Endlich konnte am 28. August Richtfest gefeiert werden. Außer den Kirchvorstehern und den Schulkindern und natürlich den Handwerkern nahmen nur wenige Gemeindemitglieder an dieser Feier teil, die 18 Uhr in der Kirche stattfand. Im Anschluss feierten die Arbeiter, Baumeister, Kirchvorsteher und der Architekt in Heimroths Gasthof (dem heutigen Bürgerhaus) bis kurz vor 23 Uhr.
Am 18. September wurde der Turmknopf aufgesetzt und mit einer Dokumentenkapsel gefüllt.

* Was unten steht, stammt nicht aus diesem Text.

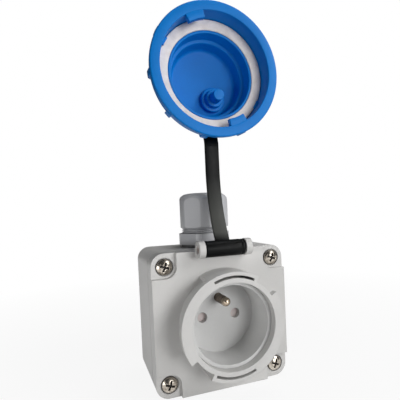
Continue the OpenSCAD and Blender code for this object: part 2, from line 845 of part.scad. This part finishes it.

Der Innenputz und der Heizungseinbau nahmen viel Zeit in Anspruch.

Mitte November schreibt Pfarrer Meltzer (dessen Notizen dieser Bericht folgt): „Vom 29. August bis Mitte November habe ich keine Aufzeichnungen mehr gemacht. Waren wir schon durch die Art der Ausführung der Abbrucharbeiten, die gewiss schneller hätten ausgeführt werden können, enttäuscht worden, so hätten wir über die weitere Arbeit verzweifeln können z. B. die Ausführung des Innenputzes wurde viel zu langsam betrieben; wegen der Holzdecke waren erst längere Verhandlungen nötig, und deren Fertigstellung zog sich bis zum 22. November hin."

Anfang Oktober waren die Glocken in den Turm gebracht worden. Anfang November konnte das Außengerüst an der Kirche entfernt werden. Um die Kirche innen auszumalen, musste dauernd geheizt werden, viele Tage lang mit zusätzlich aufgestellten Kokskörben. Ab dem 19. November wurden die bunten Glasfenster eingesetzt. Dabei wurden leider die beiden Fenster in den Seitenschiffen vertauscht: Das Bild vom Fischzug sollte auf die Elsterseite (Süden) kommen und der Sämann auf die Straßenseite (zwischenzeitlich ist der Tausch jedoch erfolgt).
Noch mussten die Emporen eingebaut werden, neuer Holzfußboden wurde verlegt, die Uhr kam in den Turm und die Orgel wurde wieder aufgestellt (die gleiche, die 1902 angeschafft worden war und schon nach wenigen Jahren der jetzigen Orgel weichen sollte).
Endlich, am 4. Advent, am 23.12.1906, fand der Einweihungsgottesdienst statt. Alle waren erleichtert und auch die Gemeindemitglieder haben sich schnell an ihre neue Kirche gewöhnt.

Die Endabrechnung ergab Baukosten von insgesamt 38.817,29 Mark. Damit war der Ansatz um etwa 11 % überzogen und wurde demzufolge auch vom Landeskonsistorium beanstandet. So fand man die Ausgaben für das Richtfest zu hoch. Zitat: "Besonders augenfällig ist der Bierkonsum: 10 Glas Bier auf den Kopf der Teilnehmer!" Man war auch nicht einverstanden mit Zeitungsinseraten, mit denen zum Einweihungsgottesdienst eingeladen worden war.
Der Umbau von 1906 gibt der Hainkirche bis heute ihr Gesicht. Anfang der 70er Jahre wurden Holz-Glaswände unter den Seitenschiffemporen eingezogen. Als 1999 die Dächer von Kirche und Turm erneuert wurden, bekam der Turm einen Ringanker aus Stahl (unterhalb der Schallfenster), da Risse im Mauerwerk entstanden waren. Aufgaben der Gegenwart sind: Innenrenovierung und eine Sanierung der Orgel.